Focus on Outcomes, Then Goals
Last week we encouraged you to create your “2020 Vision.” In that essay we wrote about the relationship between outcomes and goals. You might have asked, “What’s the difference between an outcome and a goal? Aren’t they the same thing?” Well, yes and no.
Goal setting is a valuable practice that helps you stay on track and get things done. Goals are essential for completing tasks, whether it is developing a new business skill or cleaning your closet. While setting goals can motivate you, they can also produce a feeling that what you currently are or have isn’t enough. A sense of unease can come over you if your goal-oriented life discounts all that is good in the present moment.
A goal tends to be concrete, often focused on solving a problem. Goals are usually a black or white idea that is specific and measurable. They are frequently externally focused on getting or achieving something by a certain date.
When you set a goal, you begin to think about how you are going to achieve it, which evokes your analytical mind, focusing on specific information to achieve your goal. That’s a good thing. The downside is if you are overly focused on just that one goal, you may not pay attention to your intuition and lose sight of other opportunities that are on the horizon.
Over-reliance on goals can also set up a win-lose mindset, which fuels the internal Dreaded Drama Triangle (DDT). For example, if you don’t reach your goal, your judging mind might say: “Why try anyway? I’ll never be a success.”
Other questions may come up: Am I going to fulfill my goal? Will I be successful or not? Will I be happy once I reach the goal? Should I set another goal to keep the pressure on? Am I a failure if the goal is not reached?
Instead, focus on outcomes first, then goals.
Outcomes tend to be more intrinsically focused, values driven and longer term in nature. When you focus on a broader purpose for continuous learning, for instance, you have a compass that guides you even when things don’t go your way. In other words, outcomes tend to be “larger” than individual goals and often rest on the other side of the problems that goals are trying to fix.
If you combine goal setting in service to your declared outcome, you now have a win/win combination that will generate powerful and positive energy for the long run.
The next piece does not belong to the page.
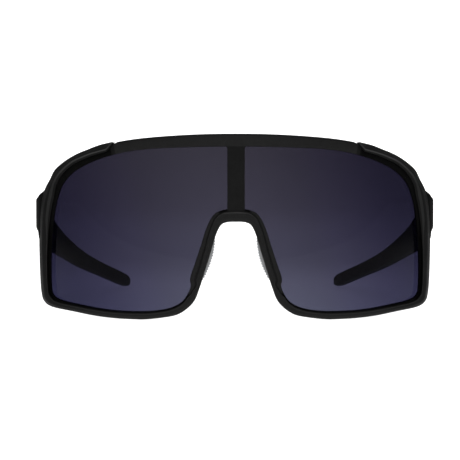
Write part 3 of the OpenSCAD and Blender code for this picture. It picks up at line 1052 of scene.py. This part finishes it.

An example of a goal may be: “By next week, I will read a book about listening.” The desired outcome may be: “I am deeply committed to listening first to understand, rather than to be understood.”
Hear the difference?
Reading a book about listening is an awesome goal. When your goals are anchored within outcomes you really care about, you are giving yourself a much higher chance of reaching your goals. Why? Because when action is connected to a larger desired outcome that you care deeply about, you are living from an Outcome Orientation and generating positive energy that will sustain you through thick and thin.
Focusing on outcomes does not mean you give up goals. Quite the contrary. But goals not connected to desired outcomes become a transactional exercise, with a higher chance you will revert to old habits when challenges arise.
No wonder New Year resolutions rarely work!
By setting your outcomes first, and combining it with goals, you cultivate your Creator essence which enjoys both the journey, as much as the destination.